Und etwas, dass auch erläutert werden sollte -noch einmal-, ist der gebrauch des missverständlichen  Wortes „Nationalismus“, der (besonders in Deutschland) ein sehr negatives Echo hervorbringt. Die spanischen Machthabern sagen jetzt oft, dass der katalanische Nationalismus die spanische Lage unnötig erschwert. Gleichzeitig wird verleugnet, dass es einen spanischen Nationalismus gibt -der wahre Grund für Spaniens Irrwege- , eine Verleugnung, dass die Ereignisse immer wieder als falsch entlarvt haben. Ohne den spanischen Ultranationalismus  wären die Skandalprozesse gegen katalanische Politiker undenkbar gewesen. Was aber der katalanische Nationalismus betrifft, wird es, meines Erachtens, sehr gut von Vicent Partal beschrieben: „Der Ort wo man geboren ist und die Flagge die dort flattert, beschreiben nicht unbedingt, wer man ist… Wenn das persönliche Streben sich selbst zu entdecken zu einem Kampf für eine kollektive Identität führt… dann sagen wir, dass wir Nationalisten sind. Weil der Nationalismus ist was wir dann praktizieren, nennen wir es so oder wie auch immer. Und das besteht  aus der Tatsache, dass wir eine Vereinigung von freien Bürgern sind, die wir selbst als Nation betrachten, und möchten, dass diese Nation, und infolgedessen ihre Rechte, von anderen anerkannt werden. So einfach ist das…“   ( https://www.vilaweb.cat/noticies/lariet-de-lenemic-com-a-argument-de-la-censura-ii/  )

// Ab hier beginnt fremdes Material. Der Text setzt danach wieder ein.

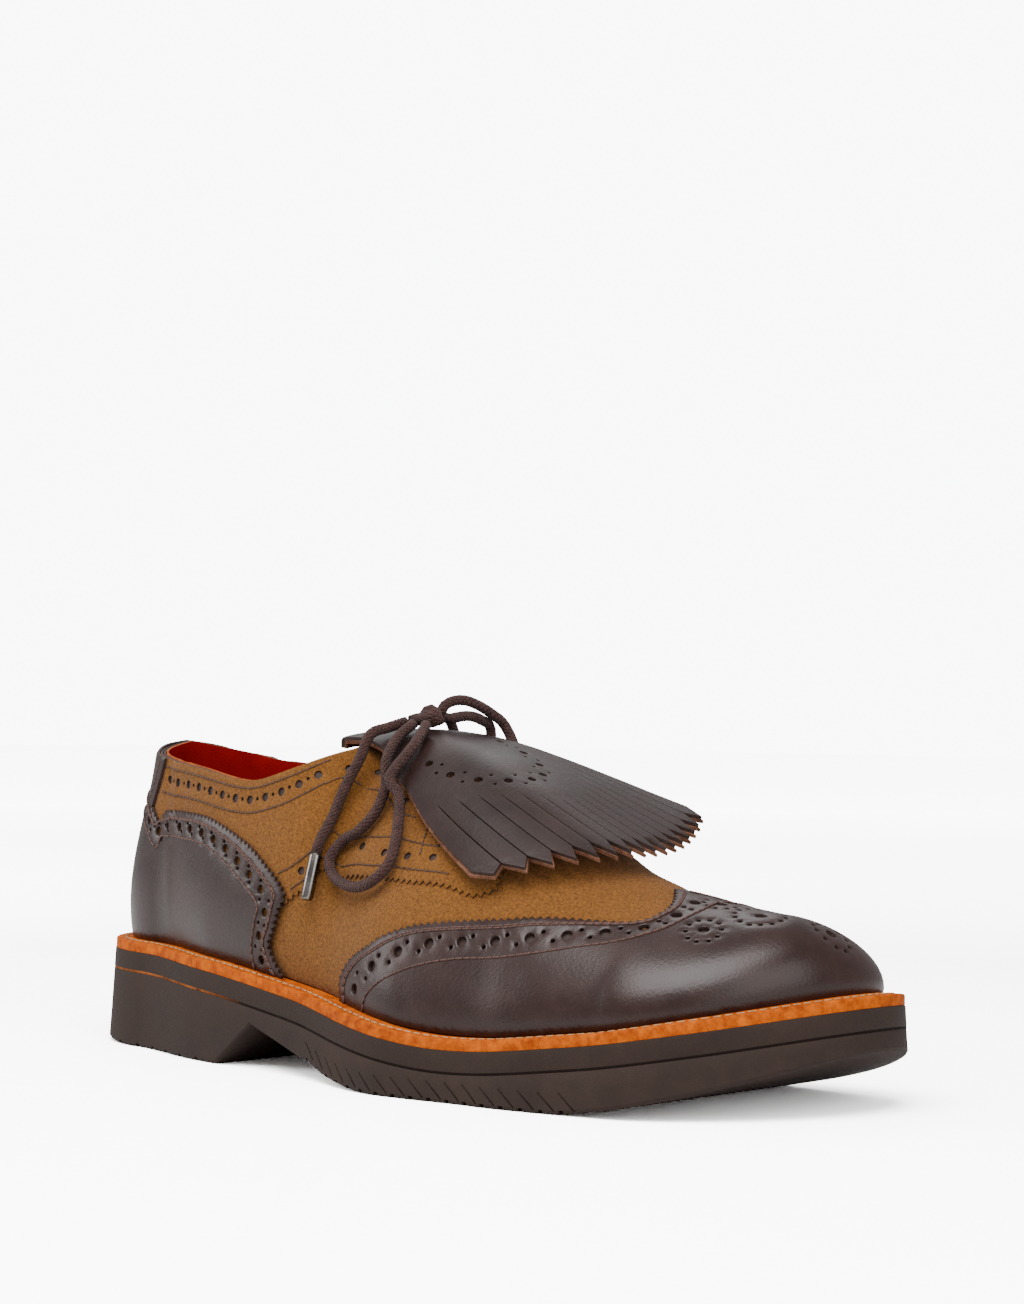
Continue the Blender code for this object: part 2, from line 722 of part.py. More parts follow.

Und die Bitte um Anerkennung der eigenen Rechte bringt mit sich, die der anderen, eine offene Grundeinstellung und die Bereitschaft zu einem verträglichen Gleichgewicht mit allen Bürgern zu kommen. Das hat natürlich nichts gemein mit dem Nationalismus faschistischer oder totalitärer Prägung. Und deswegen sagt auch Partal, dass in den Debatten über Nationalismus das wichtigste das Adjektiv ist (aggressiv oder defensiv, ausschließender oder integrierender) und nicht der Name.

Und das ist wichtig zu wissen, weil, wann das Nachlassen der Pandemie es wieder erlaubt, wird in Katalonien wieder der ruf nach Unabhängigkeit kräftiger als früher zu horen sein. Bis dann aber kann das politische Panorama sowohl in Spanien als auch in Katalonien große Änderungen erfahren haben.